Artık her şeyin altında bir şey arar olduk ya, durun bakalım bunun altından ne çıkacak diye düşündüm kendi kendime. Elektrikler gelince garip bir takım haberler duyacağımı bekliyordum ama savcının rehin alınacağını tahmin edememiştim. Allah rahmet eylesin, mekânı cennet olsun.

Dünkü yaşananlar bana kaçırılan Mısır uçağını hatırlattı. Uzun yıllar önce bir Mısır uçağı Malta’ya kaçırılmıştı. Uçağa operasyon düzenleyen Mısırlı askerler bütün rehinelerin ölmesine neden olmuştu. Böyle bir operasyonda bütün rehineler ölüyorsa, yaşanan süreç şu veya bu sebeple arzu edilen sonuca ulaşamamış demektir.
Elektriklerin olmamasının bir de iyiliği oldu 4,5 saat boyunca epeyce kitap okudum. Elimin altında duran bir türlü yol alamadığım kitaplarda sona yaklaştım. Elektrik olmayınca sucu bile su getirmedi. Aklınıza gelebilecek her şey etkilendi. Hızlı tren postuna bürünmüş Boğaziçi Ekspresinin 1300 yıllık dizel lokomotifleri tarafından çekilerek getirildiklerin görmek beni derinden yaraladı.
Benim ev hayatım etkilendi ama ondan daha da önemlisi bütün ülke etkilendi. Benim evde de, ülkenin tamamında da her şey durdu. Avrupa’dan, Amerika’dan yazıştığımız insanlara izah edebilme çabası da cabası oldu. Adamlar bu kadar ileri gitmiş bir ülkede elektriğin nasıl kesilebileceğini anlayamadılar. Demek ki biraz daha ileri gidersek, mum ışığı bile kalmayacak iyice karanlığa gömüleceğiz.

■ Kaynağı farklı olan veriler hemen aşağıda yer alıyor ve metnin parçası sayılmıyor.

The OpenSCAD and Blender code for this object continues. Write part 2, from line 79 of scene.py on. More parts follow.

Bence bu olaydan çıkarmamız gereken ders, bu ülkeyi bir saniye de felç etmenin bu kadar kolay olmasıdır. Bu sayede dosta düşmana bunu da göstermiş olduk. A’dan, Z’ye her şey bir anda devre dışı kalabiliyor ve iki bidon jeneratör yakıtından başka hiçbir yedekleme planımız yok.

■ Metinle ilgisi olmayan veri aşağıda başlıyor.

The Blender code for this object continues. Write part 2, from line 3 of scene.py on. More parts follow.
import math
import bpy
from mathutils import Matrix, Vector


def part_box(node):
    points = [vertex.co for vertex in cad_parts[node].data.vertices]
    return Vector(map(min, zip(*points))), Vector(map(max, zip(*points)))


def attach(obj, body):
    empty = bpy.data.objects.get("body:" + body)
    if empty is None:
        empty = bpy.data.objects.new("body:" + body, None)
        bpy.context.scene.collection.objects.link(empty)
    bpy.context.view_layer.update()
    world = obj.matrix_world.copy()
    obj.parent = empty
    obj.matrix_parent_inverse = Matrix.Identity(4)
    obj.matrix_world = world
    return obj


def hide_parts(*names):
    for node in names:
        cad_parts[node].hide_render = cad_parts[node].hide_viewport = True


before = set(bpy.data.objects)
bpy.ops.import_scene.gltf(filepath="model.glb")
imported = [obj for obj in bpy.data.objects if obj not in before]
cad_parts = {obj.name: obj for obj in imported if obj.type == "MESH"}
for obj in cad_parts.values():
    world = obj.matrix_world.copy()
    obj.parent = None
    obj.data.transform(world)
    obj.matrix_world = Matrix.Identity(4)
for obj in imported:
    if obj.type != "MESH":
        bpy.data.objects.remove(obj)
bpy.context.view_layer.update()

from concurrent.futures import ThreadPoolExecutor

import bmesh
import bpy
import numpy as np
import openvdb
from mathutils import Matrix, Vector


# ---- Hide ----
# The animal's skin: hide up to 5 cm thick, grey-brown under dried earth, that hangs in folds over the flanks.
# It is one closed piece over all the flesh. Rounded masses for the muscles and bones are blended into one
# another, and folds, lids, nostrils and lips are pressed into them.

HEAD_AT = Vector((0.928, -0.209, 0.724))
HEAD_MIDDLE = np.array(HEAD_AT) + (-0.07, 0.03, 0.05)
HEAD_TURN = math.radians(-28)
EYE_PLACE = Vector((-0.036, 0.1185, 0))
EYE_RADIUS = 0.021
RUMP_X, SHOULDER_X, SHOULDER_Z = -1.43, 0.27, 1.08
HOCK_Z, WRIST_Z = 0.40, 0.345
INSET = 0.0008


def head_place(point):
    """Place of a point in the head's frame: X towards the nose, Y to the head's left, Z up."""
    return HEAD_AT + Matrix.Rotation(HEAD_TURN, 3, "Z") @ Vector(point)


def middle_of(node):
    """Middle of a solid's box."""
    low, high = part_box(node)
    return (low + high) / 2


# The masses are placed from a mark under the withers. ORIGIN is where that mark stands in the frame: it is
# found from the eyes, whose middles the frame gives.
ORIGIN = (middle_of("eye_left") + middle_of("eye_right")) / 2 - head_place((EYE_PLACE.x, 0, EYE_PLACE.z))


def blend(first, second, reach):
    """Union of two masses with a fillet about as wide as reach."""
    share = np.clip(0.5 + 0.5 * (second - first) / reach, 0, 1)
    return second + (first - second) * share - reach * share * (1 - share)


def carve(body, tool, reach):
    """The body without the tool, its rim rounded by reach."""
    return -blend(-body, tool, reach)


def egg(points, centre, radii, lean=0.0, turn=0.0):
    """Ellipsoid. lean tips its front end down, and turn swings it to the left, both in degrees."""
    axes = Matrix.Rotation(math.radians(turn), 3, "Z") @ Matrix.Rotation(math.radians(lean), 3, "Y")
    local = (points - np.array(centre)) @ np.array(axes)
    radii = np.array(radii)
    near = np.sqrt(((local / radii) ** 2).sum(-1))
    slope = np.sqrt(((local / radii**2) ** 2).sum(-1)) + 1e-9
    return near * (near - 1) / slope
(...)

En dikkatimi çeken konulardan birisi de, dün yaşadığımız kâbus dolu günden sonra, Türkiye’nin en çok okunan gazetesinin internet sitesindeki 5 manşet haberden 3’ünün futbol ile alakalı olması oldu.
Bugün kimsede 1 Nisan şakası yapacak moral de yok, arzu da yok. Planladığınız şakalarınızı seneye saklayın; dünden sonra kimse de şaka kaldıracak hal kalmadı.